In Seattle, the conversation among artists has been colored by the fact that a lot of people here have genuinely liked Charlie over the years, liked him for his perverseness, a deep sense of the weird, and his role as a provocateur. For now, the surge seems to be toward excluding the excluder, banishing him and his artwork from polite society, or at least polite artistic society, if that’s not too much an oxymoron. But I’m not sure what that exclusion means; I think that Krafft exiled himself some time ago.

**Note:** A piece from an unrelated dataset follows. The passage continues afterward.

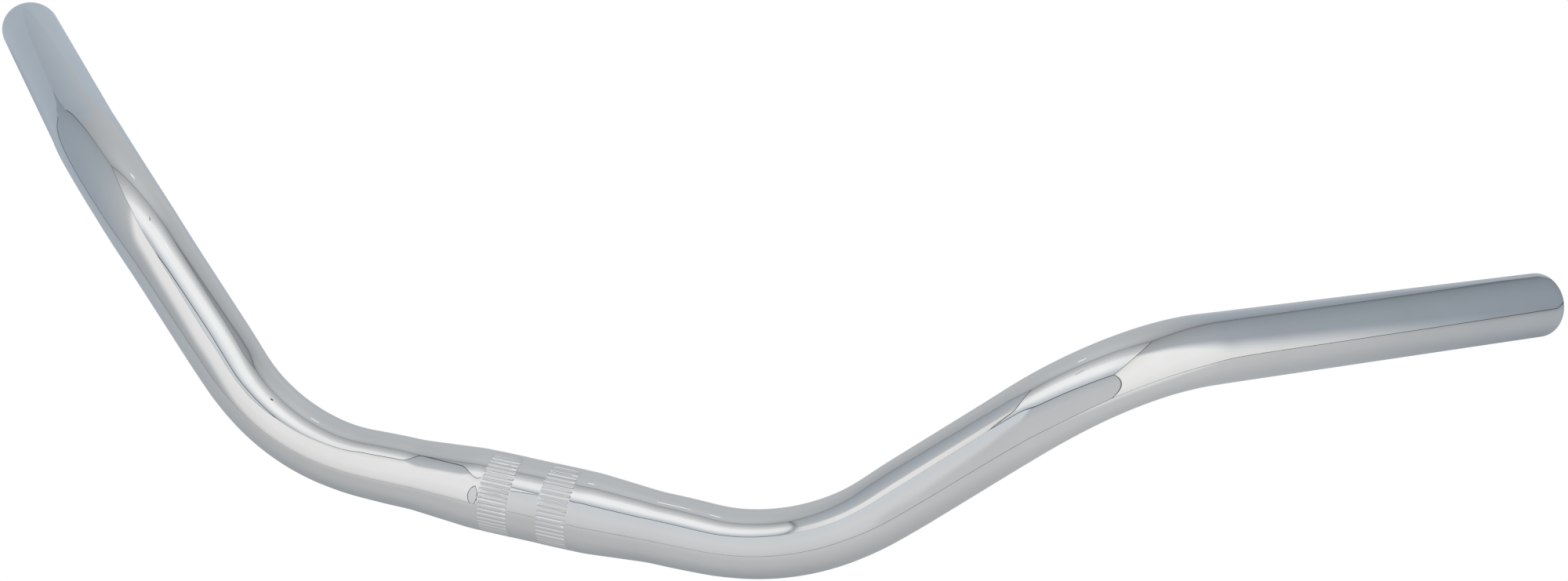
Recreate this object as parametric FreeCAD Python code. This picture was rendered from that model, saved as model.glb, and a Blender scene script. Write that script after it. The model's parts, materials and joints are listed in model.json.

Or elsewhere, on a lighter note: I’ve just missed another year of the fabulous BIL Conference, which happened last week in Los Angeles. BIL is a low-budget, very-low-cost, heavily participatory, and volunteer-run conference of ideas (http://bilconference.com/). It reminds me a little of the much smaller Smoke Farm Symposium (http://www.rubiconseattle.org/2011/01/symposium/). BIL is in part an inclusive response to the elitism of the TED conferences. The BIL organizers are proud that the cost of putting on an entire 600-person BIL conference is less than the cost of two or three tickets to TED. TED recordings are plentiful. But with tickets at anywhere from $3,500 to $7,000, actual attendance to a TED event has long been primarily reserved for wealthy jetsetters. BIL goes the other direction. Oh, and as for what the name means, think BIL and TED….
Finally, I haven’t put together any formal guests for this conversation. As a wise friend pointed out, having invited guests to a conversation about inclusion and exclusion doesn’t make a lot of sense. As usual, you’re the experts.
Come and talk, or come and listen. Or both.